● **Stated goal**
Every record below should be printed exactly as it appears.

>>>>

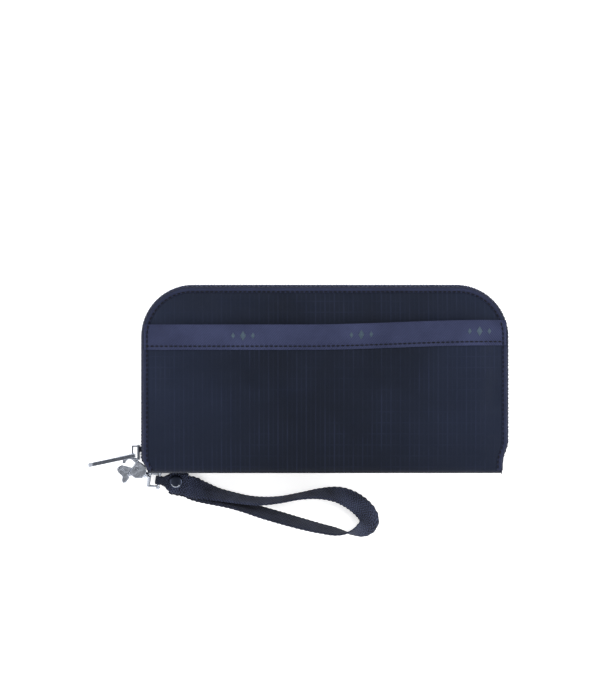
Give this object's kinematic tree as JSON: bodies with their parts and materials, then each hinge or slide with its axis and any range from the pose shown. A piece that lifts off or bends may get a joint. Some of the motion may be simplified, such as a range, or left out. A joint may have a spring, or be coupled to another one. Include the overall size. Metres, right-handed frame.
{
  "type": "zip around wallet",
  "caption": "Long zip-around wallet in navy ripstop nylon with a front slip pocket, card pockets, a coin pocket and a clip-on wrist strap.",
  "frame": {"origin": "centre of the back face, which the wallet lies on", "axes": "+X along the spine, away from the closed end of the zipper; +Y from the spine to the zipped top edge; +Z through the thickness, out of the front face"},
  "size_m": [0.2243, 0.1359, 0.0258],
  "materials": {
    "ripstop": "matt navy ripstop nylon",
    "ribbon": "navy twill tape",
    "lining": "grey polyester lining",
    "foam": "closed foam padding",
    "zip_tape": "woven navy zipper tape",
    "zip_coil": "nylon coil",
    "webbing": "woven navy webbing",
    "nickel": "nickel plated zinc",
    "rivet_metal": "dark lacquered rivet",
    "spring_steel": "spring wire"
  },
  "bodies": {
    "back_cover": {"back_shell": "ripstop", "back_foam": "foam", "back_lining": "lining", "back_card_pocket_1": "lining", "back_card_pocket_2": "lining", "back_card_pocket_3": "lining", "back_card_pocket_4": "lining", "back_zip_tape": "zip_tape", "back_zip_teeth": "zip_coil", "zip_end_stops": "nickel", "back_spine": "ripstop"},
    "divider": {"divider_spine": "ripstop", "coin_back_wall": "lining", "coin_front_wall": "lining", "coin_side_seams": "lining", "gusset_left": "ripstop", "gusset_right": "ripstop", "coin_zip_tapes": "zip_tape", "coin_zip_teeth": "zip_coil"},
    "coin_slider": {"coin_slider": "nickel"},
    "coin_puller": {"coin_puller": "nickel"},
    "front_cover": {"front_spine": "ripstop", "front_shell": "ripstop", "front_foam": "foam", "front_lining": "lining", "front_card_pocket_1": "lining", "front_card_pocket_2": "lining", "front_card_pocket_3": "lining", "front_card_pocket_4": "lining", "front_zip_tape": "zip_tape", "front_zip_teeth": "zip_coil", "slip_pocket": "ripstop", "pocket_band": "ribbon"},
    "zip_slider": {"slider_body": "nickel", "slider_bail": "nickel"},
    "zip_puller": {"zip_puller": "nickel"},
    "clasp": {"clasp_body": "nickel", "clasp_pin": "nickel", "clasp_spring": "spring_steel"},
    "clasp_trigger": {"clasp_trigger": "nickel"},
    "swivel": {"swivel_loop": "nickel"},
    "wrist_strap": {"strap_webbing": "webbing", "strap_tab": "webbing", "strap_rivet": "rivet_metal"}
  },
  "joints": [
    {"name": "divider_open", "type": "hinge", "parent": "back_cover", "child": "divider", "pos_m": [0, -0.049, 0.0125], "axis": [1, 0, 0], "range_deg": [0, 45]},
    {"name": "cover_open", "type": "hinge", "parent": "divider", "child": "front_cover", "pos_m": [0, -0.049, 0.0125], "axis": [1, 0, 0], "range_deg": [0, 45]},
    {"name": "zip_slide", "type": "slide", "parent": "back_cover", "child": "zip_slider", "axis": [0, 1, 0], "range_m": [0, 0.005]},
    {"name": "puller_lift", "type": "hinge", "parent": "zip_slider", "child": "zip_puller", "pos_m": [-0.10225, -0.0413, 0.0125], "axis": [0, -1, 0], "range_deg": [0, 8]},
    {"name": "clasp_swing", "type": "hinge", "parent": "zip_puller", "child": "clasp", "pos_m": [-0.104, -0.0454, 0.0105], "axis": [0, 0, 1], "range_deg": [-25, 0]},
    {"name": "trigger_pull", "type": "hinge", "parent": "clasp", "child": "clasp_trigger", "pos_m": [-0.10046, -0.04769, 0.00961], "axis": [0.166, -0.1251, 0.9781], "range_deg": [0, 20], "stiffness_Nm_per_rad": 0.02, "springref_deg": -11.46},
    {"name": "swivel_turn", "type": "hinge", "parent": "clasp", "child": "swivel", "pos_m": [-0.09541, -0.05187, 0.00821], "axis": [-0.7812, 0.5887, 0.2079], "range_deg": [-90, 0]},
    {"name": "strap_lift", "type": "hinge", "parent": "swivel", "child": "wrist_strap", "pos_m": [-0.0889, -0.055, 0.0031], "axis": [0.1392, 0.9903, 0], "range_deg": [-30, 0]},
    {"name": "coin_zip_slide", "type": "slide", "parent": "divider", "child": "coin_slider", "axis": [1, 0, 0], "range_m": [0, 0.142]},
    {"name": "coin_puller_swing", "type": "hinge", "parent": "coin_slider", "child": "coin_puller", "pos_m": [-0.0735, 0.0401, 0.0125], "axis": [0, 0, 1], "range_deg": [0, 8]}
  ],
  "couplings": [
    {"joint": "cover_open", "follows": "divider_open", "ratio": 1},
    {"joint": "clasp_swing", "follows": "zip_slide", "rad_per_m": -87.266}
  ]
}
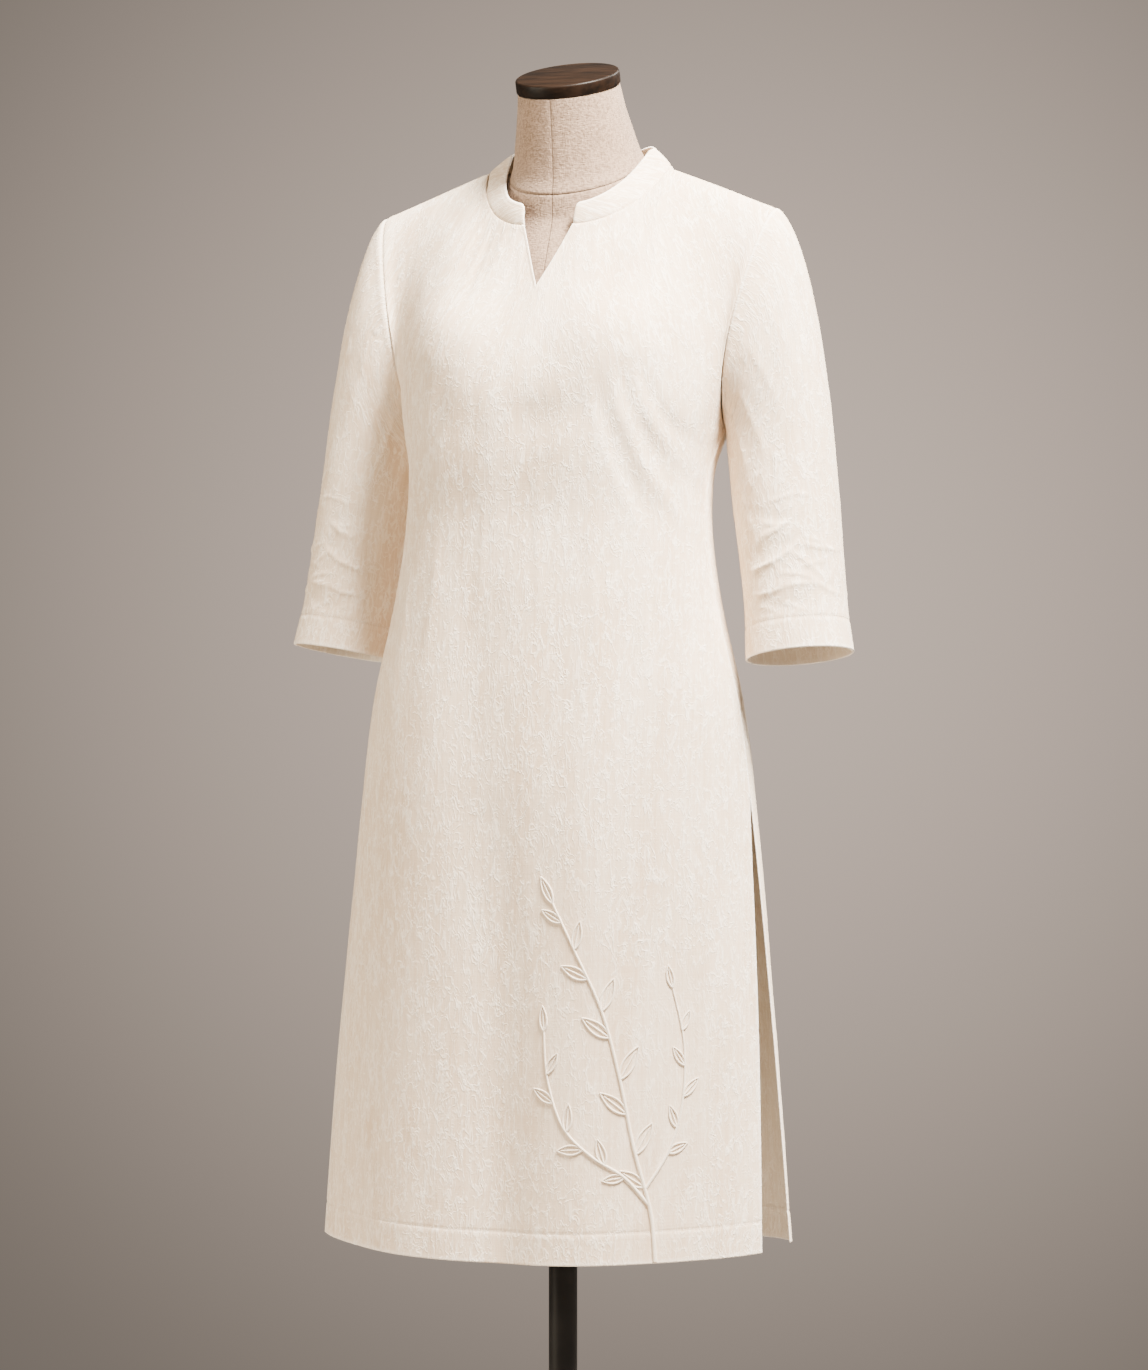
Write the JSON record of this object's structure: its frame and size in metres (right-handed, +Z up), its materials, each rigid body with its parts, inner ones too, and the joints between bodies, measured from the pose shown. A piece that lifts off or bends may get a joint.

<<<<

● **Written answer**
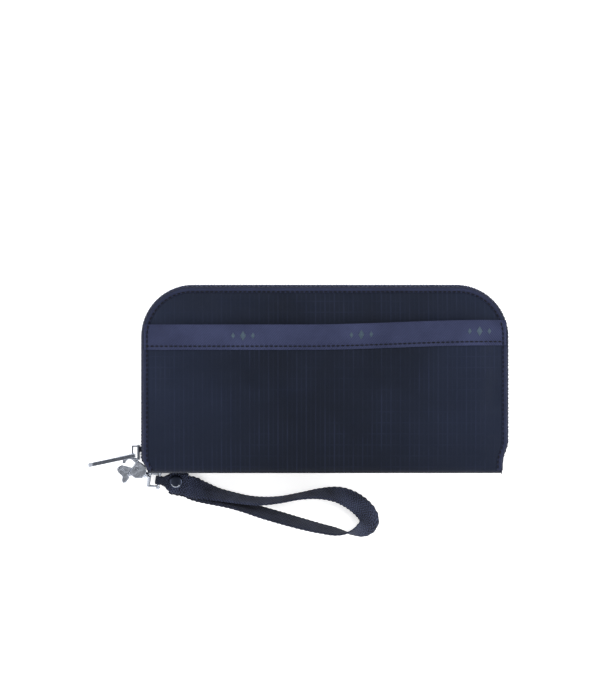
Give this object's kinematic tree as JSON: bodies with their parts and materials, then each hinge or slide with its axis and any range from the pose shown. A piece that lifts off or bends may get a joint. Some of the motion may be simplified, such as a range, or left out. A joint may have a spring, or be coupled to another one. Include the overall size. Metres, right-handed frame.
{
  "type": "zip around wallet",
  "caption": "Long zip-around wallet in navy ripstop nylon with a front slip pocket, card pockets, a coin pocket and a clip-on wrist strap.",
  "frame": {"origin": "centre of the back face, which the wallet lies on", "axes": "+X along the spine, away from the closed end of the zipper; +Y from the spine to the zipped top edge; +Z through the thickness, out of the front face"},
  "size_m": [0.2243, 0.1359, 0.0258],
  "materials": {
    "ripstop": "matt navy ripstop nylon",
    "ribbon": "navy twill tape",
    "lining": "grey polyester lining",
    "foam": "closed foam padding",
    "zip_tape": "woven navy zipper tape",
    "zip_coil": "nylon coil",
    "webbing": "woven navy webbing",
    "nickel": "nickel plated zinc",
    "rivet_metal": "dark lacquered rivet",
    "spring_steel": "spring wire"
  },
  "bodies": {
    "back_cover": {"back_shell": "ripstop", "back_foam": "foam", "back_lining": "lining", "back_card_pocket_1": "lining", "back_card_pocket_2": "lining", "back_card_pocket_3": "lining", "back_card_pocket_4": "lining", "back_zip_tape": "zip_tape", "back_zip_teeth": "zip_coil", "zip_end_stops": "nickel", "back_spine": "ripstop"},
    "divider": {"divider_spine": "ripstop", "coin_back_wall": "lining", "coin_front_wall": "lining", "coin_side_seams": "lining", "gusset_left": "ripstop", "gusset_right": "ripstop", "coin_zip_tapes": "zip_tape", "coin_zip_teeth": "zip_coil"},
    "coin_slider": {"coin_slider": "nickel"},
    "coin_puller": {"coin_puller": "nickel"},
    "front_cover": {"front_spine": "ripstop", "front_shell": "ripstop", "front_foam": "foam", "front_lining": "lining", "front_card_pocket_1": "lining", "front_card_pocket_2": "lining", "front_card_pocket_3": "lining", "front_card_pocket_4": "lining", "front_zip_tape": "zip_tape", "front_zip_teeth": "zip_coil", "slip_pocket": "ripstop", "pocket_band": "ribbon"},
    "zip_slider": {"slider_body": "nickel", "slider_bail": "nickel"},
    "zip_puller": {"zip_puller": "nickel"},
    "clasp": {"clasp_body": "nickel", "clasp_pin": "nickel", "clasp_spring": "spring_steel"},
    "clasp_trigger": {"clasp_trigger": "nickel"},
    "swivel": {"swivel_loop": "nickel"},
    "wrist_strap": {"strap_webbing": "webbing", "strap_tab": "webbing", "strap_rivet": "rivet_metal"}
  },
  "joints": [
    {"name": "divider_open", "type": "hinge", "parent": "back_cover", "child": "divider", "pos_m": [0, -0.049, 0.0125], "axis": [1, 0, 0], "range_deg": [0, 45]},
    {"name": "cover_open", "type": "hinge", "parent": "divider", "child": "front_cover", "pos_m": [0, -0.049, 0.0125], "axis": [1, 0, 0], "range_deg": [0, 45]},
    {"name": "zip_slide", "type": "slide", "parent": "back_cover", "child": "zip_slider", "axis": [0, 1, 0], "range_m": [0, 0.005]},
    {"name": "puller_lift", "type": "hinge", "parent": "zip_slider", "child": "zip_puller", "pos_m": [-0.10225, -0.0413, 0.0125], "axis": [0, -1, 0], "range_deg": [0, 8]},
    {"name": "clasp_swing", "type": "hinge", "parent": "zip_puller", "child": "clasp", "pos_m": [-0.104, -0.0454, 0.0105], "axis": [0, 0, 1], "range_deg": [-25, 0]},
    {"name": "trigger_pull", "type": "hinge", "parent": "clasp", "child": "clasp_trigger", "pos_m": [-0.10046, -0.04769, 0.00961], "axis": [0.166, -0.1251, 0.9781], "range_deg": [0, 20], "stiffness_Nm_per_rad": 0.02, "springref_deg": -11.46},
    {"name": "swivel_turn", "type": "hinge", "parent": "clasp", "child": "swivel", "pos_m": [-0.09541, -0.05187, 0.00821], "axis": [-0.7812, 0.5887, 0.2079], "range_deg": [-90, 0]},
    {"name": "strap_lift", "type": "hinge", "parent": "swivel", "child": "wrist_strap", "pos_m": [-0.0889, -0.055, 0.0031], "axis": [0.1392, 0.9903, 0], "range_deg": [-30, 0]},
    {"name": "coin_zip_slide", "type": "slide", "parent": "divider", "child": "coin_slider", "axis": [1, 0, 0], "range_m": [0, 0.142]},
    {"name": "coin_puller_swing", "type": "hinge", "parent": "coin_slider", "child": "coin_puller", "pos_m": [-0.0735, 0.0401, 0.0125], "axis": [0, 0, 1], "range_deg": [0, 8]}
  ],
  "couplings": [
    {"joint": "cover_open", "follows": "divider_open", "ratio": 1},
    {"joint": "clasp_swing", "follows": "zip_slide", "rad_per_m": -87.266}
  ]
}
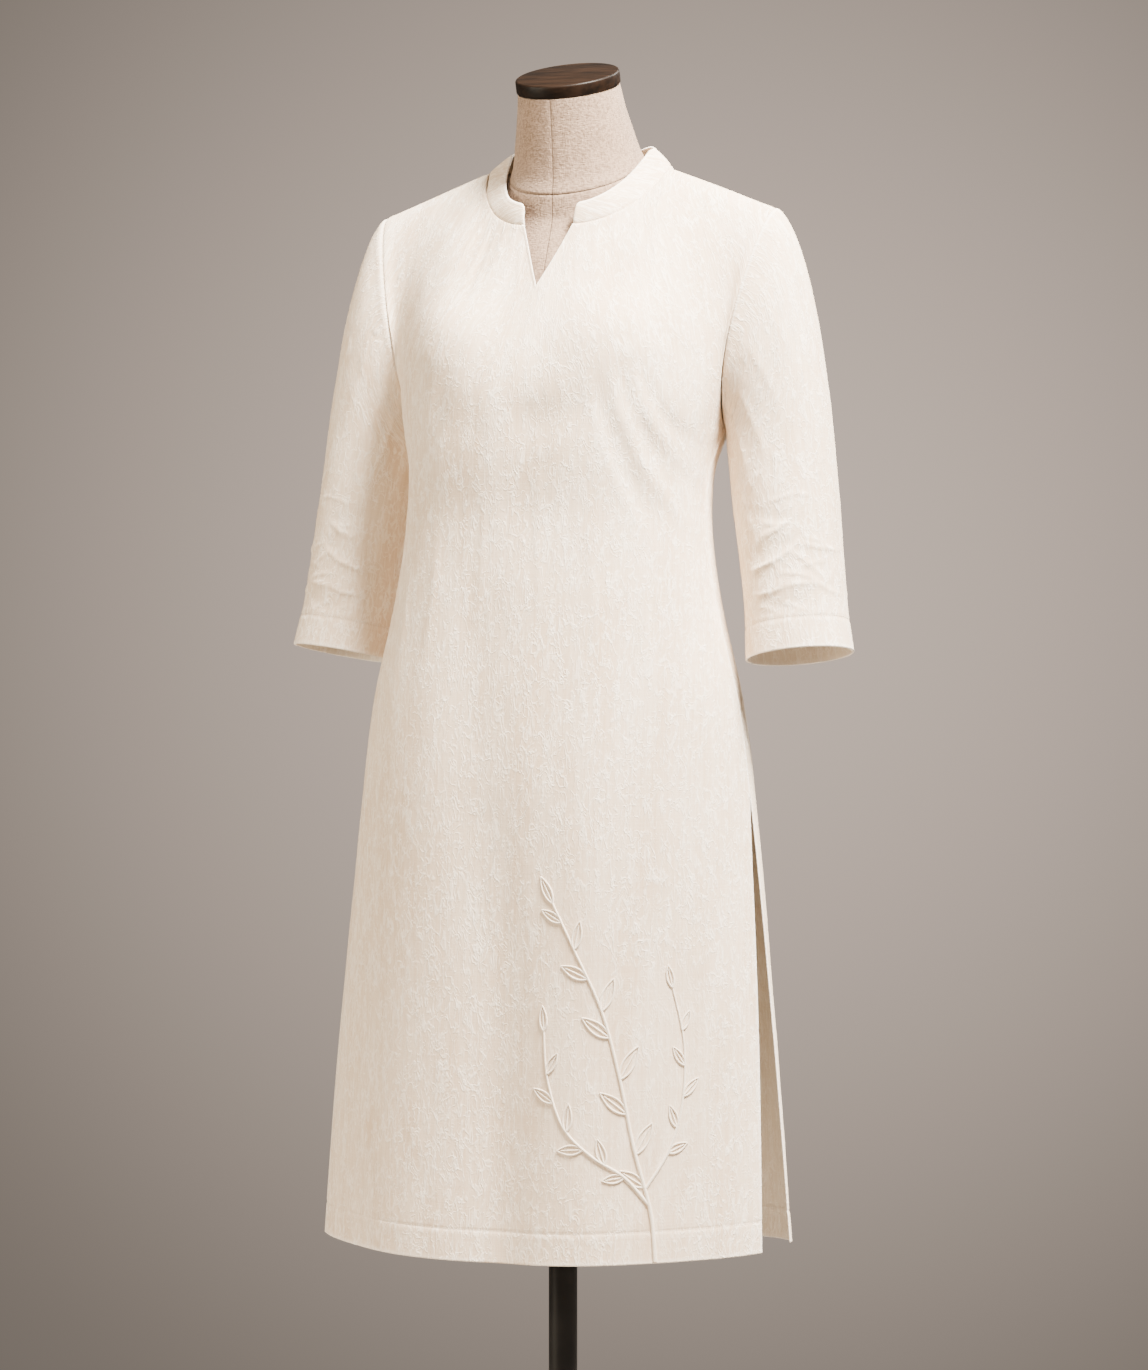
Write the JSON record of this object's structure: its frame and size in metres (right-handed, +Z up), its materials, each rigid body with its parts, inner ones too, and the joints between bodies, measured from the pose shown. A piece that lifts off or bends may get a joint.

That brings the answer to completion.